[Task prompt] For the listing that follows, give again exactly the lines from the one with "step_out_under_arm(sleeves[side], side)" to the one with "before = set(bpy.data.objects)", including both.

[BEGIN Supplied material]

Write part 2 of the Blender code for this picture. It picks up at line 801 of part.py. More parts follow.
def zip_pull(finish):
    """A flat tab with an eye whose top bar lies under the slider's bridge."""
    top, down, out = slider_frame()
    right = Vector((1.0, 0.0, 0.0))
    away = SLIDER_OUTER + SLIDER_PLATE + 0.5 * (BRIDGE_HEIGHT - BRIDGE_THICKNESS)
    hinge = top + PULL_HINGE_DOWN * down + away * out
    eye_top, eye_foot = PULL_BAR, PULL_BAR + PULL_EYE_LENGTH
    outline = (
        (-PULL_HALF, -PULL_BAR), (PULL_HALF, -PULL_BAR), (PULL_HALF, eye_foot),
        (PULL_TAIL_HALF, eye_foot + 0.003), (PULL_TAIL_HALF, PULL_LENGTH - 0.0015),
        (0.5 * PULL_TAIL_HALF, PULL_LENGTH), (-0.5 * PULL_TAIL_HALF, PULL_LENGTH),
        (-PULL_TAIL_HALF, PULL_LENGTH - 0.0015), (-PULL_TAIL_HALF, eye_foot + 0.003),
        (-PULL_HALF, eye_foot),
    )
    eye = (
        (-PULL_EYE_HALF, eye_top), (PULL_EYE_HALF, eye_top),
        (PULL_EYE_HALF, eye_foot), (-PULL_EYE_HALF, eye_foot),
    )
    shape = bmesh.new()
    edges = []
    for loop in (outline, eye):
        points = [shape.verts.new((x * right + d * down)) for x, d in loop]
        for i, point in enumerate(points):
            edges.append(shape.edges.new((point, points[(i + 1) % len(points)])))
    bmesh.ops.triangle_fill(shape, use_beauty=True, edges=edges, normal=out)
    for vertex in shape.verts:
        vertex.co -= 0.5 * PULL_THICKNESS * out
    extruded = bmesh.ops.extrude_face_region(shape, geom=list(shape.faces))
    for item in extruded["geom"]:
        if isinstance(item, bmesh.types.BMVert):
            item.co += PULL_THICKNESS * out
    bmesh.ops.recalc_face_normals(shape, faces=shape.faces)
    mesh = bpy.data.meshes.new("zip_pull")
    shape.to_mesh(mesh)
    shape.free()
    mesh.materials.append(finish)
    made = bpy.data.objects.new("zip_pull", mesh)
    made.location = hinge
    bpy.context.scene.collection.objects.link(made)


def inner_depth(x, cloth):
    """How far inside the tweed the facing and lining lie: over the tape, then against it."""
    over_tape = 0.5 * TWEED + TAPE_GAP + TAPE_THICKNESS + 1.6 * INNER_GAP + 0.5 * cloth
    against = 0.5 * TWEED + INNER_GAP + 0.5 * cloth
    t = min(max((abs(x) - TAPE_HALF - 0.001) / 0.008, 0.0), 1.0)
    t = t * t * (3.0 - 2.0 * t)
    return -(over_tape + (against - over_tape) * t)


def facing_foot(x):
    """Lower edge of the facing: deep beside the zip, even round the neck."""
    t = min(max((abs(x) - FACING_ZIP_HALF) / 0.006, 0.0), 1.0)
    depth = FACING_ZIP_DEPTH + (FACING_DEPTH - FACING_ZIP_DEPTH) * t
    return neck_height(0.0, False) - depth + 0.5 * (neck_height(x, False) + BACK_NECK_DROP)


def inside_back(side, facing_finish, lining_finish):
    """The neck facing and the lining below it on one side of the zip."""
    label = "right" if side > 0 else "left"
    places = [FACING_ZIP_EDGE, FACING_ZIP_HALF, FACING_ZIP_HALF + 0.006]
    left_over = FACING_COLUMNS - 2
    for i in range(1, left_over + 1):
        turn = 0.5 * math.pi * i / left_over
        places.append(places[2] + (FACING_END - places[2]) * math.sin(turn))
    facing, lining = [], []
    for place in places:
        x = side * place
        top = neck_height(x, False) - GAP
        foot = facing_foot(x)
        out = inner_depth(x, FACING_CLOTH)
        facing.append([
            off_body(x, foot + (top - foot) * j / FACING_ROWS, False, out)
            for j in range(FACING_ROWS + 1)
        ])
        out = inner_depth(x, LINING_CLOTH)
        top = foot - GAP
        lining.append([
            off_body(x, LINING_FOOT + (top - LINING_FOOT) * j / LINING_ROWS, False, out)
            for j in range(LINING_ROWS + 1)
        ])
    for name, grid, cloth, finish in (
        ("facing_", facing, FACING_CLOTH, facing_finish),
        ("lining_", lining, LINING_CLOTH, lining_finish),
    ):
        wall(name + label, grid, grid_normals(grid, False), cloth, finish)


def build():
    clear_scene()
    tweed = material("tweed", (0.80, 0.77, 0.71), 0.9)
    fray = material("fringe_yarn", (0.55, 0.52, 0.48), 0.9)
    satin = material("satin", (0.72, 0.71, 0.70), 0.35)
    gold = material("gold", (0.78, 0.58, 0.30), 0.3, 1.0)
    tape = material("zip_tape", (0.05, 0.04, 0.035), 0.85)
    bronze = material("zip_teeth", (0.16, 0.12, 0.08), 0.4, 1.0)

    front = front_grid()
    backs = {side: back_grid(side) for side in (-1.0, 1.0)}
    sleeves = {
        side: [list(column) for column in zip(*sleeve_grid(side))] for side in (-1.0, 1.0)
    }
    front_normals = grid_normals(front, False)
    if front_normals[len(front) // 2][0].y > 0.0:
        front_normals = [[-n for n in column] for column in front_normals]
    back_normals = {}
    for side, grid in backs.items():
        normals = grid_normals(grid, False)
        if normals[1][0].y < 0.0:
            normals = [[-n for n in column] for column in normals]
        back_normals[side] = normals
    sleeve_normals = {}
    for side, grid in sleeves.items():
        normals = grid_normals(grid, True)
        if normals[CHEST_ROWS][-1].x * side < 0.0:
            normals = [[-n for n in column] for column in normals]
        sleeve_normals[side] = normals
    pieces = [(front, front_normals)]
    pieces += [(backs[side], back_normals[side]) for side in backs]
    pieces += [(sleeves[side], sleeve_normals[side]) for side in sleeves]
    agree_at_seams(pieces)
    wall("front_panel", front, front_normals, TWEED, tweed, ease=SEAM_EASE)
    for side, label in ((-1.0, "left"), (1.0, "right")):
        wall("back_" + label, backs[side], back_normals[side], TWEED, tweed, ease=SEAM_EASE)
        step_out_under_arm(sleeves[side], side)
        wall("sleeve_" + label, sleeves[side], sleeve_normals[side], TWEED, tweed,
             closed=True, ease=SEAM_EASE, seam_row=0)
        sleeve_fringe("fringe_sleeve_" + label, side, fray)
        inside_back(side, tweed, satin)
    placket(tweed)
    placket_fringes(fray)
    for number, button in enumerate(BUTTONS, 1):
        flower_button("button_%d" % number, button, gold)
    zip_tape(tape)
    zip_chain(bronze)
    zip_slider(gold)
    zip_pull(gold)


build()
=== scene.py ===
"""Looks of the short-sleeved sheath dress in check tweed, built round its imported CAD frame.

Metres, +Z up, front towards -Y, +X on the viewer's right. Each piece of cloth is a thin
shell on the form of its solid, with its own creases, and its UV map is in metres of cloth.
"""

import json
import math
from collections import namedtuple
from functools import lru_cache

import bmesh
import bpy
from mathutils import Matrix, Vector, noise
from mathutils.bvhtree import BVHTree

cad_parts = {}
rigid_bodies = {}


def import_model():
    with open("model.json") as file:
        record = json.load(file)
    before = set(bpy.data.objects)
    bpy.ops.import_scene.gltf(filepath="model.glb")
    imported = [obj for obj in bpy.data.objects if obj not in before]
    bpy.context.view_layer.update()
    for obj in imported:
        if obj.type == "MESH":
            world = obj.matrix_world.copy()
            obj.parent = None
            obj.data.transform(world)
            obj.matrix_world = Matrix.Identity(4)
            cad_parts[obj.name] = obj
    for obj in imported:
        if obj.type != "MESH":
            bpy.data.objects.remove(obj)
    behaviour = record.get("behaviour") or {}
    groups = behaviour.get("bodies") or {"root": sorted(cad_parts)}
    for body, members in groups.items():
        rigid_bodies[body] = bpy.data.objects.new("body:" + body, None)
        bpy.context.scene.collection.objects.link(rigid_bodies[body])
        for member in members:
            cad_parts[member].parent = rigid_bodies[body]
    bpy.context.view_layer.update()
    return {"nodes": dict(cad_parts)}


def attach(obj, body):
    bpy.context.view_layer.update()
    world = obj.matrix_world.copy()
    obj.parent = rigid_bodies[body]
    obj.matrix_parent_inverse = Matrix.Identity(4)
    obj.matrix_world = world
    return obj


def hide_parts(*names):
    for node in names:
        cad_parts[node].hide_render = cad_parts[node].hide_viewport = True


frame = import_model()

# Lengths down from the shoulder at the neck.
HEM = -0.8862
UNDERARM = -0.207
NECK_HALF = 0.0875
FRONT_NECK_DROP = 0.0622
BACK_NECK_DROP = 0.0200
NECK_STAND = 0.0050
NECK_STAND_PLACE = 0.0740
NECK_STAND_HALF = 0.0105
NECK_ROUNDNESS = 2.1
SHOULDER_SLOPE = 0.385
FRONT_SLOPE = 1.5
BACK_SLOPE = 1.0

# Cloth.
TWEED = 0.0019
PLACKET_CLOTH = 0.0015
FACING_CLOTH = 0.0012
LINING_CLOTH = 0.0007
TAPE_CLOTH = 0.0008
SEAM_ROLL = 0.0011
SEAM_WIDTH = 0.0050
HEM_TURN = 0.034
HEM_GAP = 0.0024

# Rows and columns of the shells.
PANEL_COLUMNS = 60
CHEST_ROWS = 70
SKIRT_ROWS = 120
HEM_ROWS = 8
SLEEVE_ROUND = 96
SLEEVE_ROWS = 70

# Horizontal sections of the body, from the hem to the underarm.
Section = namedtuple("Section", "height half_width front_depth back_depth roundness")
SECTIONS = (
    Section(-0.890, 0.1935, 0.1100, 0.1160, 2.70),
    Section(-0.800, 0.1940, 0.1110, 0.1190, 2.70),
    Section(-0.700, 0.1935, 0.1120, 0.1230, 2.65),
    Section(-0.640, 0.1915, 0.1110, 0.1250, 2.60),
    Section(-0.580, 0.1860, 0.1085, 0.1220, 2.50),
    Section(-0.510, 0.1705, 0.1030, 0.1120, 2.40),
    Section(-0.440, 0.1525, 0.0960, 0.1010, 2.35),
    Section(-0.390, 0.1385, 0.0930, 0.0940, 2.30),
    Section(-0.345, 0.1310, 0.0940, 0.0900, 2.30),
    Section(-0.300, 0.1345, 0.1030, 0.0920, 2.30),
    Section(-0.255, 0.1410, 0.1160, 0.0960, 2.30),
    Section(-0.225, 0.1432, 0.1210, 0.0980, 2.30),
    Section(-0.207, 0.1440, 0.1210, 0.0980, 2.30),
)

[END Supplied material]
[BEGIN Supplied material]

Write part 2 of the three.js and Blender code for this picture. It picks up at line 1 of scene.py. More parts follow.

[END Supplied material]

[Completed task]
        step_out_under_arm(sleeves[side], side)
        wall("sleeve_" + label, sleeves[side], sleeve_normals[side], TWEED, tweed,
             closed=True, ease=SEAM_EASE, seam_row=0)
        sleeve_fringe("fringe_sleeve_" + label, side, fray)
        inside_back(side, tweed, satin)
    placket(tweed)
    placket_fringes(fray)
    for number, button in enumerate(BUTTONS, 1):
        flower_button("button_%d" % number, button, gold)
    zip_tape(tape)
    zip_chain(bronze)
    zip_slider(gold)
    zip_pull(gold)


build()
=== scene.py ===
"""Looks of the short-sleeved sheath dress in check tweed, built round its imported CAD frame.

Metres, +Z up, front towards -Y, +X on the viewer's right. Each piece of cloth is a thin
shell on the form of its solid, with its own creases, and its UV map is in metres of cloth.
"""

import json
import math
from collections import namedtuple
from functools import lru_cache

import bmesh
import bpy
from mathutils import Matrix, Vector, noise
from mathutils.bvhtree import BVHTree

cad_parts = {}
rigid_bodies = {}


def import_model():
    with open("model.json") as file:
        record = json.load(file)
    before = set(bpy.data.objects)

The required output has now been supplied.